很多人都认为慈禧对光绪过于严格,马教授不否认这种观点,但他觉得慈禧之所以这样做,“是走了两个极端”。
慈禧在过去对同治是“太溺爱”了,以至于同治帝17岁的时候拿到大臣们的奏折都断不了句。更为严重的是,同治帝小时候就跟着一群小太监不学好,出去逛北京南城的“红灯区”,为了避免在名窑碰到他的“众爱卿”,小同治只有去逛低等的窑子。17、8岁的同治就染上了性病,以至于在他21岁死时,下身溃烂。

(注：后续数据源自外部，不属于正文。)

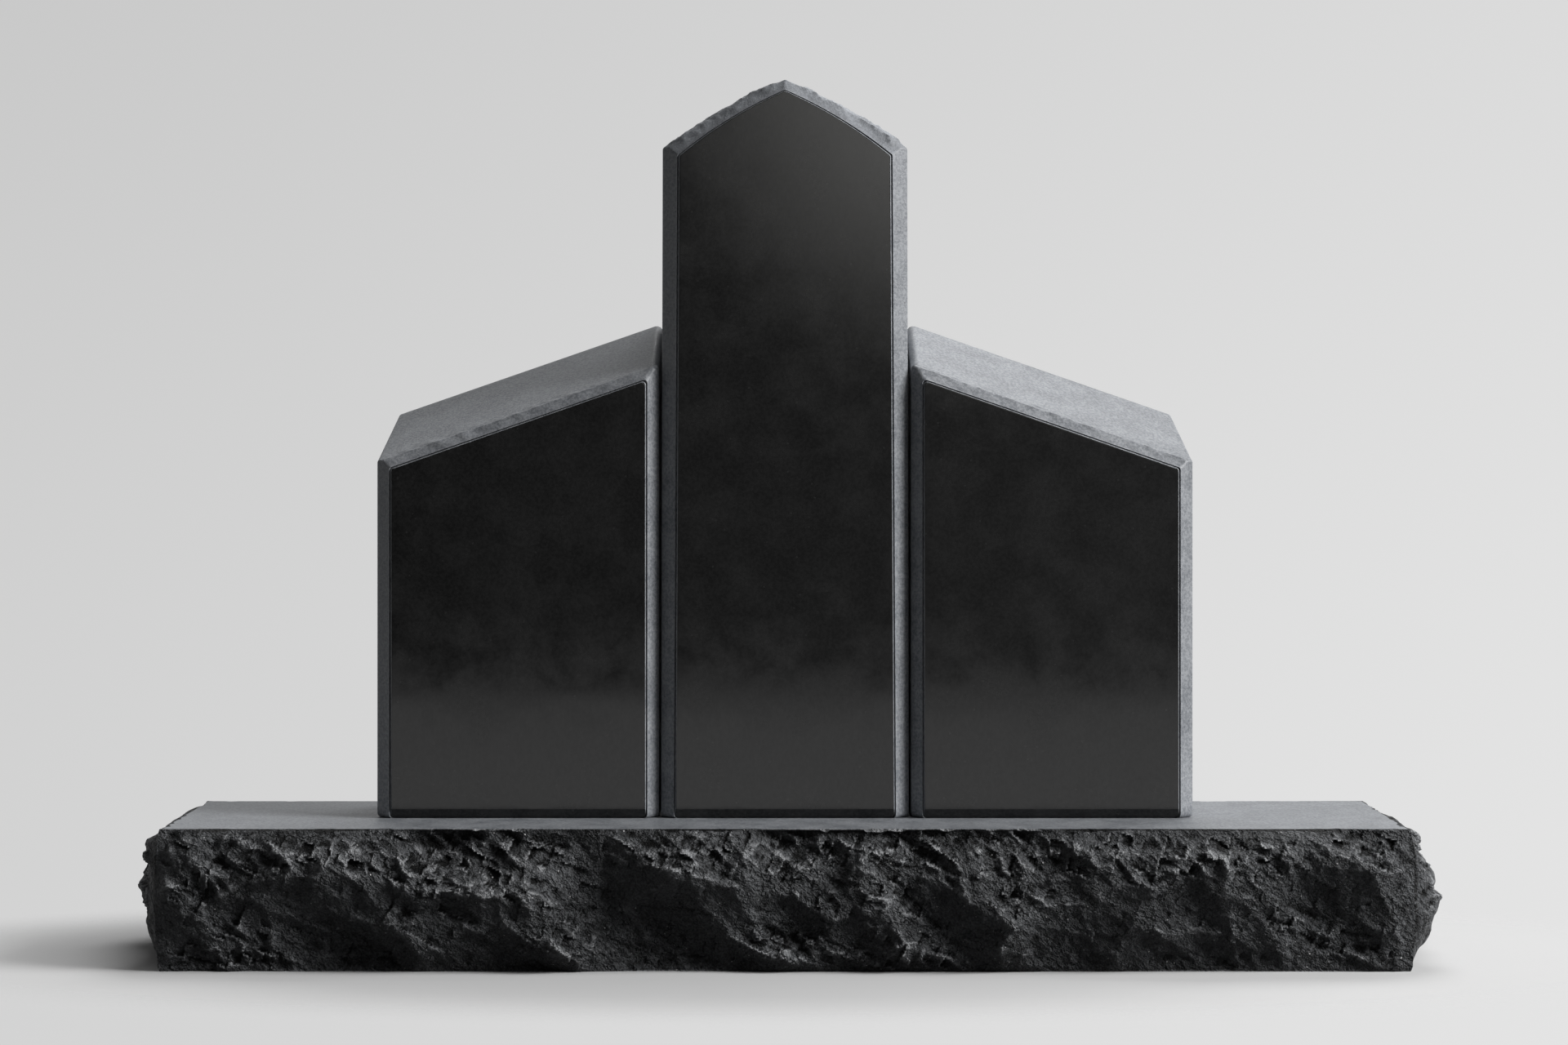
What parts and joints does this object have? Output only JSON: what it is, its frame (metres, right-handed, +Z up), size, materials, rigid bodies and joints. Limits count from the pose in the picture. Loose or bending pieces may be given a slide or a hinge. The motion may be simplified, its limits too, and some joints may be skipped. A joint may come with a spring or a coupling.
{
  "type": "upright headstone on a rock-faced base",
  "caption": "Upright headstone: a tall pointed tablet between lower slanted wings, polished panels with honed chamfers, on a rock-faced base slab",
  "frame": {"origin": "centre of the base's underside, on the ground", "axes": "X runs along the length of the base, the polished panels face -Y, Z is up"},
  "size_m": [1.9201, 0.5003, 1.3167],
  "materials": {
    "rock_faced_granite": "broken sides and a honed top",
    "polished_granite": "polished front panels, honed chamfers, tops, sides and backs"
  },
  "bodies": {
    "root": {"base": "rock_faced_granite", "centre_tablet": "polished_granite", "left_wing": "polished_granite", "right_wing": "polished_granite"}
  },
  "joints": []
}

慈禧失去了她唯一的孩子后,将自己妹妹的孩子,也就是当时4岁的光绪过继了过来。“为什么慈禧会打光绪?”马教授坦言,自己在琢磨了很多年后,发现慈禧在同治帝死后,已明白溺爱的下场,于是走了另一个极端“领养过来的孩子不能再溺爱!”但是,尽管严格,“慈禧确是将光绪‘一把屎一把尿’的带大的”马教授说。另外,对于光绪被慈禧毒死的说法,马教授也不甚赞同,他经过研究,认为他们都是死于久病,而慈禧更是因为光绪的死,而加深了病情。
袁世凯没有告密
“我们对袁世凯的认识实际上是采用了一种‘逆推法’,因为他的复辟,所以他之前的一切都是坏的,”马教授说,当时谭嗣同确实找到过袁世凯,希望他帮助他们发起政变,但袁世凯是“有密可告”,可是却“没有告”。
没有告密的原因,马教授认为有二。首先,当时作为清政府“高干”,他根本就瞧不起这些书生,认为他们根本就不可能成功;其次,当时的袁世凯正忙于第二天的“谢恩”仪式,根本无暇顾及其他事情。“我们不能倒放历史!不能因为政治的需要而撰改历史”马教授说到。
历史学是一门艺术
“历史学这东西,你不能拿它当饭吃,它只能是饭后的一些东西。甚至有点像吃饱了撑的。”马教授的一番话引起了场内一阵大笑。马教授认为,要把历史教科书从过多的责任中剥离出来,还原作为艺术的历史学的本质。“我们要怀着温情和敬意回溯这段历史,只有这样,我们才配拥有它。”
“我们对晚清的历史,要怀有敬意、激情地去看待,要跳出政治形态的圈子,去认识真正的历史!”马教授反复强调着这句话。另外,马教授也认为,中国的历史教科书也需要更趋向事实。